I very much had the opposite problem with Munkres's Topology or Dummit and Foote's Abstract Algebra: those authors hand you the ontological / scientific justifications for "everyday" ZFC without actually telling you the precise rules. I had to read a formal book on mathematical logic before I really understood point-set topology (at which point my misconceptions were clearly trivial confusion).

To be clear I think the standard intuitive semi-naive set theory is the correct approach for most math students. But it didn't work for me. I needed to see the axioms and formal language.

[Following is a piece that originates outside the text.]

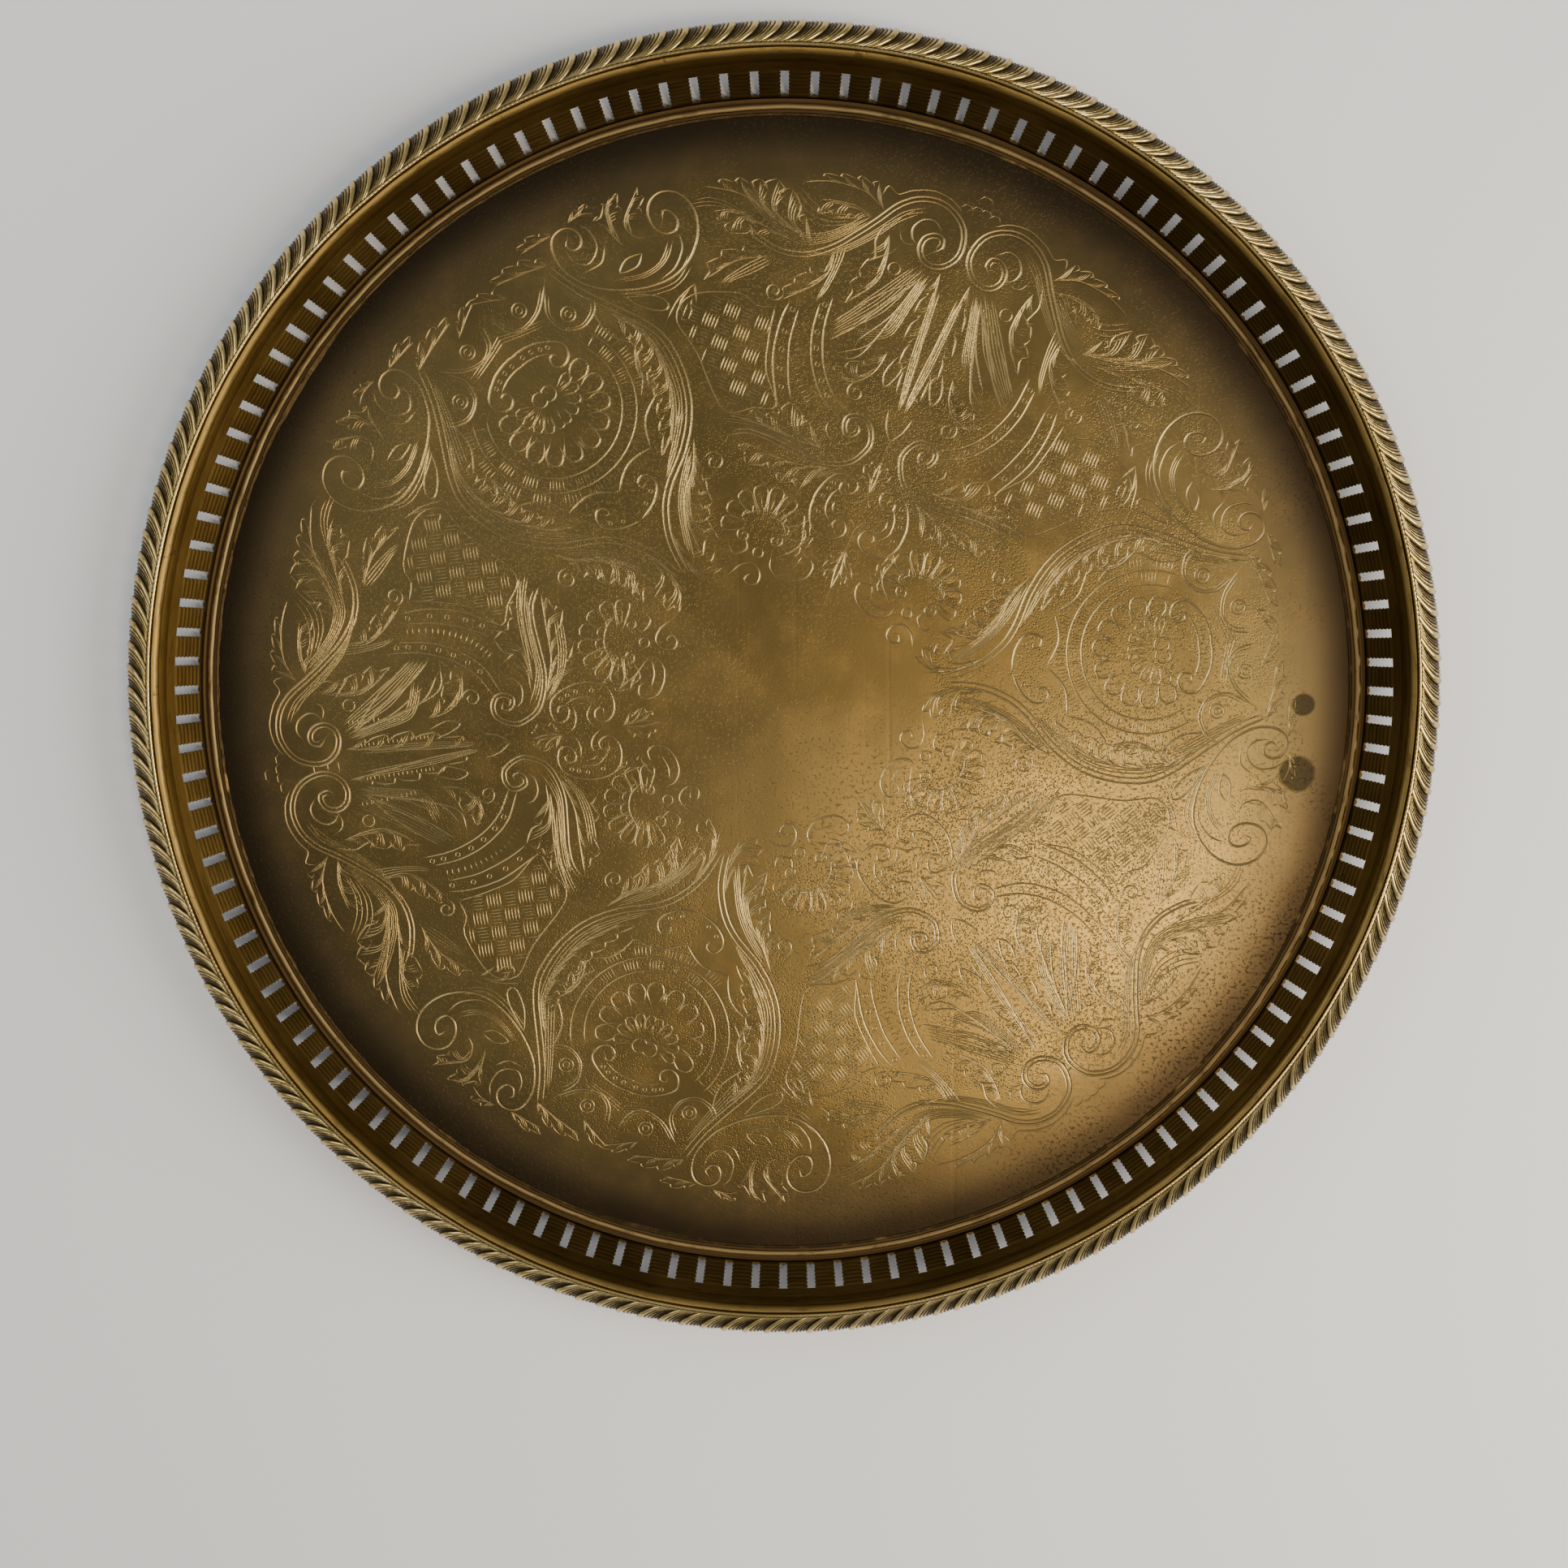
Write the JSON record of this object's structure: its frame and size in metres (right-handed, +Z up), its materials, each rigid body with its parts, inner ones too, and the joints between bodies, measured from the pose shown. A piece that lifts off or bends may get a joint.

6gvONxR4sf7o 3 hours ago | parent [-]

Oh man, that resonates with me. One of the constant frustrations for me was that once you get foundations in a topic, the rest follows, but the foundations are often full of things that are axioms under one metatheory and theorems under another metatheory. When they were axioms, I remember always being comfortable, like "sure I can assume things," but as theorems there's always that bit of "wait hold up you can't just do that without saying more."

The one that I remember most strongly that way was the unique mapping from the empty set/object/whatever as a theorem.